Publicly traded Bitcoin miners trying to pivot into AI and high-performance computing are staring down a roughly $50 billion funding shortfall just to build out what they've already leased, according to a new valuation framework from asset manager VanEck. The gap widens to $221 billion if the full pipeline of announced capacity ever gets built.
The valuation gap
VanEck's model breaks down how the market prices miners based on how much contracted AI/HPC power they have. Firms with signed leases trade at more than 10 times gross energized megawatt capacity. Those with little or no contracted capacity? Between 2 and 6 times. The spread is stark — but so is the delivery problem. Across the peer group, only about 25% of leased AI/HPC capacity is actually operational.
The implied value per megawatt tells the story. VanEck assumes net operating income of roughly $1.5 million per MW for AI and colocation sites, applies a 15x enterprise value multiple, and arrives at $22.5 million per MW gross. After subtracting $10 million per MW in construction costs, the pre-financing value lands at $12.5 million. That math works fine — if you can get the capital to build.
The $50 billion question
That's where the near-term crunch hits. VanEck calculates the shortfall for construction of already-leased AI/HPC capacity at roughly $50 billion. The long-term number climbs toward $221 billion if every announced project converts. The cost of capital varies sharply depending on tenant quality: between 6% and 10% for capacity leased to an investment-grade hyperscaler, but above 10% for a smaller GPU cloud tenant.
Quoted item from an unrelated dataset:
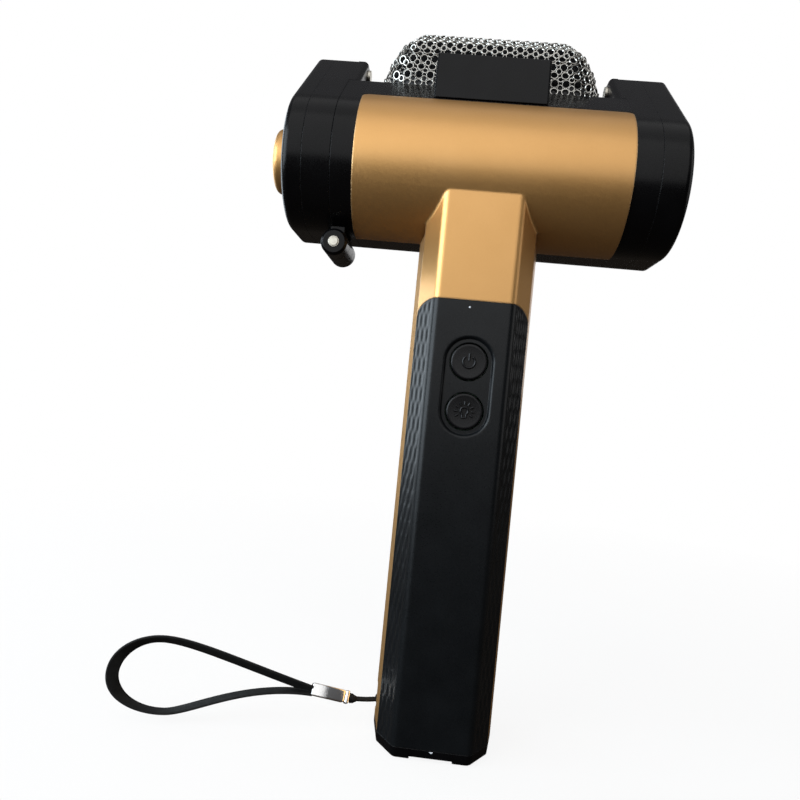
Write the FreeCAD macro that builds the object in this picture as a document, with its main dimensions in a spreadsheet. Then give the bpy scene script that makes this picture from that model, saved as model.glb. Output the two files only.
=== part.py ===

The timing isn't great. The International Energy Agency projects global data center electricity consumption will roughly double from about 485 TWh in 2025 to around 950 TWh by 2030, with AI-specific consumption tripling. McKinsey puts the price tag for that buildout at about $7 trillion globally this decade, $5.2 trillion of it for AI-capable facilities. Bitcoin miners already have power, land, and substations — but turning that into AI-ready data centers takes cash they don't have.
Big money, big questions
KKR recently launched a $10 billion AI infrastructure venture with Nvidia, underscoring just how much institutional capital is flowing into the space. But that money isn't necessarily going to Bitcoin miners. The question is whether miners can attract similar partners or if the funding gap will force lease renegotiations, asset sales, or stalled projects. VanEck's framework suggests the market is already pricing in that uncertainty — the 2-to-6 multiple for uncontracted miners is essentially a discount for execution risk.
The next concrete milestone to watch is the next batch of quarterly earnings. Miners will have to show progress on financing and construction, not just lease signing. If the $50 billion gap doesn't start closing, the premium for AI-leased capacity may not hold.